Augustine’s notion of freewill and grace is inseparable from his understanding of original sin. For Augustine, original sin has so marred the nature, that the individual is no longer able to perceive God—apart from grace—as the greatest good. Thus, left to our freewill, we actually move away from God, for the corruption of original sin causes us to wrongly perceive him as a detriment to our wellbeing. It is only through the gracious, illuminating call of God that the sinner is turned from sin and comes to see submission to God as his greatest good.

Yet this calling is not merely the general proclamation of the gospel that falls upon the ears of both the elect and non elect. This calling of the elect is done in a manner congruous with each particular individual. God’s perfect knowledge of each individual’s inclinations enables him to exercise the divine calling in such a way that he is completely capable of converting any individual. Augustine writes,
If God wished to have mercy on them, He could call them in a manner apt to move them so as to understand and follow. It is true, therefore, that many are called but few are chosen; they are chosen who are called in a fitting manner. . . . Whomever He has mercy on He calls in such a way as He knows suitable for him that he not spurn the caller.
So for Augustine, the grace of God is greater than sin, and his ability to woo our hearts is greater than our ability to resist. God is able to manifest himself in a manner congruous with each individual, such that that individual infallibly comes to perceive God as the greatest good. Having become thus convinced, the will naturally and freely chooses submission to God.

At this point it may be helpful to distinguish between infallible and irresistible. (I am following Eugene Portalie in this distinction). Augustine does not use these terms directly, but the substance of his argument supports Portalie’s categories. Infallible grace is “grace that always accomplishes it purpose” –nothing more or less. Infallible grace can be resisted, but is not. Infallible grace can fail, but does not. There is no ontological/metaphysical necessity associated with infallible grace. Irresistible grace, on the other hand, is “grace that accomplishes it purpose through metaphysical necessity.” With irresistible grace, the will is overrun by the force of grace. It cannot be resisted. The difference between the two is that of necessity and certainty. Infallible grace is certain, but not necessary. Irresistible grace on the other hand, is certain because it is necessary.

By way of an analogy: I love my wife very much. It is therefore certain, that I will not freely choose to kill my wife; yet it is not necessary that I will not kill my wife. Every night we go to sleep I have the power—indeed the ability and freedom—to kill my wife. The fact that it is certain that I will not kill her does not render my freedom to do so any less free.

For Augustine, due to original sin, the trajectory of the free sinful will is always away from God, for lost in the corruption of original sin, the human mind is no longer able to perceive God as the soul’s greatest good. Yet through the illumination of the Holy Spirit, the mind beholds the infinite majesty of the divine glory and becomes convinced of the truth.

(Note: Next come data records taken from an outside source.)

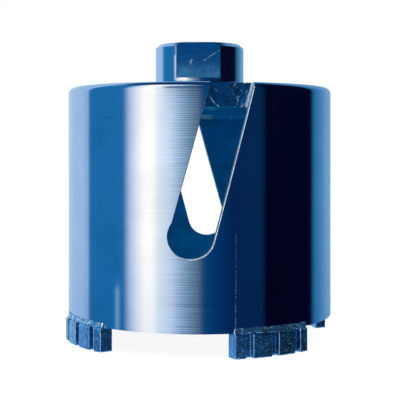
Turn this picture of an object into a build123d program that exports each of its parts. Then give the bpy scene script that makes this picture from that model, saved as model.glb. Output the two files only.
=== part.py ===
from build123d import *
import os
from math import cos, radians, sin, tan

os.makedirs("parts", exist_ok=True)

# Diamond core bit for dry drilling of socket boxes: a steel cup on a threaded hub, with four
# diamond segments brazed to its rim. Millimetres and degrees throughout.
#
# Frame: the drilling axis is Z, with the hub on top. The bit stands on its segment tips at z = 0.
# Azimuths run about Z, from -Y towards +X. The hub's flats face -Y and +Y.

# ---- Barrel -----------------------------------------------------------------------------------
barrel_diameter = 80.0
barrel_wall = 2.0
barrel_length = 68.2
rim_radius = 1.8                # rounding of the barrel's upper outer edge
rim_land = 0.1                  # flat left inside that rounding on a thin wall

# ---- End plate and its weld -------------------------------------------------------------------
plate_thickness = 6.8
plate_fit = 0.05                # radial gap between the plate and the barrel's bore
plate_weld_leg = 1.5            # flat-faced bead in the corner under the plate

# ---- Hub --------------------------------------------------------------------------------------
hub_diameter = 27.0
hub_height = 13.3               # above the plate
hub_chamfer = 1.1
flat_across = 23.6              # for a 24 mm spanner
collar_height = 2.7             # full round below the flats
thread_bore = 14.0              # tapping size of the M16 thread
thread_lead_in = 1.2
spigot_diameter = 22.0          # lower end of the hub, in the plate
spigot_fit = 0.05               # radial gap between the spigot and the plate
hub_weld_leg = 1.8              # flat-faced bead around the foot of the hub

# ---- Slots ------------------------------------------------------------------------------------
slot_count = 2
slot_azimuth = 12.0             # direction of the milling cutter for the first slot
slot_width = 12.0
slot_slant = 15.0               # lean of the slot towards increasing azimuth
slot_end_height = 26.2          # centre of the lower end, above the barrel's lower edge
slot_end_offset = -8.9          # that centre, sideways from the cutter's azimuth
slot_depth = 6.2                # from the outside of the barrel to the flat cut in the plate
pilot_diameter = 12.2           # hole drilled first, where the slot ends
pilot_shift = -0.3              # centre of that hole, sideways from the slot's middle

# ---- Diamond segments and their braze ---------------------------------------------------------
segment_count = 4
segment_azimuth = 32.7          # middle of the first segment
segment_length = 24.0           # between its two parallel ends
segment_drop = 6.85             # the tips below the barrel's lower edge
outer_relief = 1.0              # the segments stand this far outside the barrel
inner_relief = 0.5              # and this far inside its bore
groove_count = 3
groove_pitch = 11.3             # degrees between neighbouring grooves
groove_width = 2.2              # at the mouth
groove_depth = 1.5
groove_draft = 8.0
tooth_bevel = 0.4               # along the upper outer edge of the teeth
braze_film = 0.15               # between the segment and the barrel's edge
braze_rise = 1.5                # flat-faced fillet up the outside of the barrel
inner_braze_rise = 0.8
braze_set_back = 0.15           # the fillet stops this short of the segment's faces

# ---- Places that follow from the sizes above --------------------------------------------------
barrel_radius = barrel_diameter / 2
bore_radius = barrel_radius - barrel_wall
barrel_bottom = segment_drop
barrel_top = barrel_bottom + barrel_length
plate_bottom = barrel_top - plate_thickness
plate_radius = bore_radius - plate_fit
hub_radius = hub_diameter / 2
hub_top = barrel_top + hub_height
flat_bottom = barrel_top + collar_height
thread_radius = thread_bore / 2
spigot_radius = spigot_diameter / 2
slot_floor = barrel_radius - slot_depth
segment_top = barrel_bottom - braze_film
segment_outer = barrel_radius + outer_relief
segment_inner = bore_radius - inner_relief
beyond = 5.0                    # how far a cutting tool runs past what it cuts


def facing(azimuth, distance=0.0):
    """Upright plane across an azimuth: local x runs sideways, local y is up, z points outwards."""
    outward = Vector(sin(radians(azimuth)), -cos(radians(azimuth)), 0)
    sideways = (cos(radians(azimuth)), sin(radians(azimuth)), 0)
    return Plane(origin=outward * distance, x_dir=sideways, z_dir=outward)


def level(azimuth):
    """Horizontal plane with its local x axis pointing out along an azimuth."""
    return Plane.XY.rotated((0, 0, azimuth - 90))


def upright(azimuth):
    """Upright plane through the drilling axis: local x points out along an azimuth, y is up."""
    outward = (sin(radians(azimuth)), -cos(radians(azimuth)), 0)
    return Plane(origin=(0, 0, 0), x_dir=outward, z_dir=(outward[1], -outward[0], 0))


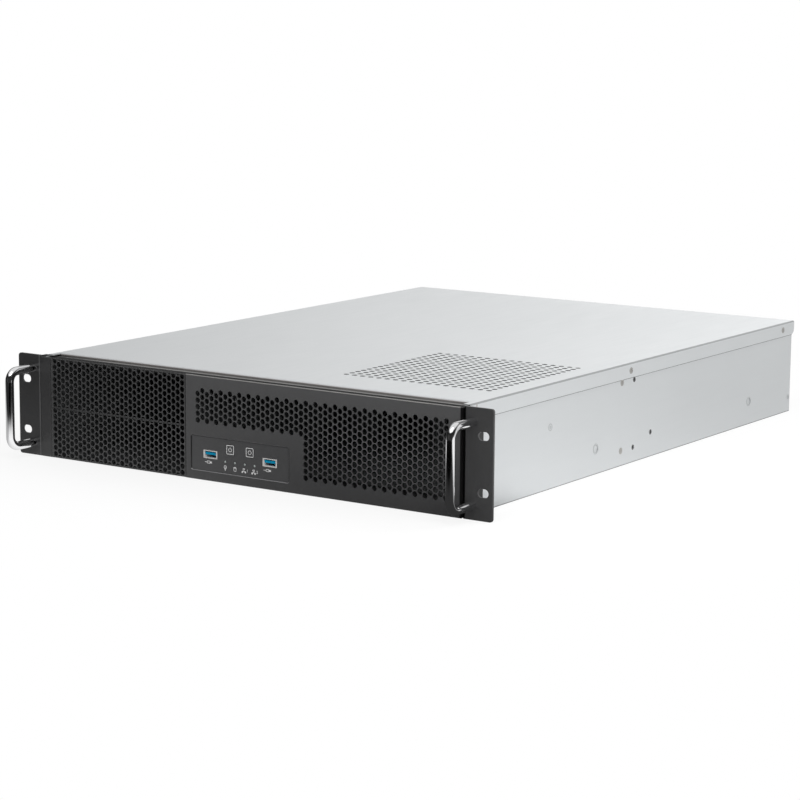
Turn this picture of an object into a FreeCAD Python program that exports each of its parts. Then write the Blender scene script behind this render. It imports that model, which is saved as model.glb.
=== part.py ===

Thus convinced, the will freely—and infallibly—submits to God. Again, it is like a buyer and a seller. The buyer may be unwilling to buy at the beginning of the sale, but as the salesman “enlightens” the buyer to the wisdom of the purchase, the buyer becomes freely willing to engage in the transaction. The salesman does not negate the buyer’s freedom in order to close the deal—there is no hypnosis or necessity that “forces” the buyer to buy. The buyer freely chooses to buy because he has now become convinced that it is in his best interest to do so. Perhaps a profane analogy, but God is like the consummate salesman. There is no heart to which he cannot sell his grace.

For Augustine, there is no metaphysical necessity that the sinner respond favorably to grace. Yet it is certain that the sinner will respond to grace, for God’s ability to woo an individual is such that he can convince even the hardest heart to repent. For Augustine, God’s grace is infallible—it always accomplishes it purposes, but is not irresistible. It is this “certainty” of grace, I think, that separates Augustine from Trent. For Augustine, God always closes the deal. I may be wrong here, but as I understand Tridentine Catholicism, God’s grace does not always succeed in converting the sinner.

And in regards to predestination, it seems to me that either we say that election is dependant ultimately upon man (God’s foreknowledge of man’s free choice) or it is ultimately dependent upon God. I suppose we could claim mystery at this point, but Augustine (and I think rightly) goes with the latter. For Augustine, predestination is not some cosmic tractor beam that necessitates the conversion of the elect. Rather, predestination speaks of God’s decision in the past to do something in the future. The elect do not convert because they are predestined, as though predestination itself accomplishes anything, but rather the elect convert because God meets them in the present and works a work of grace in their hearts, illuminating their minds and compelling them to freely repent.


GSHiestand said...

Hey, I can actually understand almost all of this post. Thanks for making it easier for us non-theologians! :-)

Kenny said...

Thanks for this fascinating post! I found the section on irresistable vs. infallible grace particularly interesting and have now posted some comments about it on my blog.

Photius said...

One clarification, Perry isn't catholic, he is Orthodox. It might be instructive to look and see where Perry thinks Augustine is wrong and why:

And my paper:

Daniel Photios Jones

Gerald said...

Ahhh, now that makes more sense, given some of his/your comments. I assume you are as well. Your distaste for Augustine was making me think you were not a very good Catholic.

I will adjust his moniker.

Mateo said...

"It is this “certainty” of grace, I think, that separates Augustine from Trent. For Augustine, God always closes the deal. I may be wrong here, but as I understand Tridentine Catholicism, God’s grace does not always succeed in converting the sinner."

This is exactly the argument that Molinist Jesuits made against the Banezian Thomists who unequivocally argued for infallible grace; there is really no doubt about that in my mind. The Church ruled that the Molinist, however, were wrong and that the Banezian view of "infallible grace" was within the bounds of orthodoxy. Just FYI.

Jeph said...

For St. Augustine saving grace is irresistible and certain because it is given first and foremost for the sake of taking away man's resistance.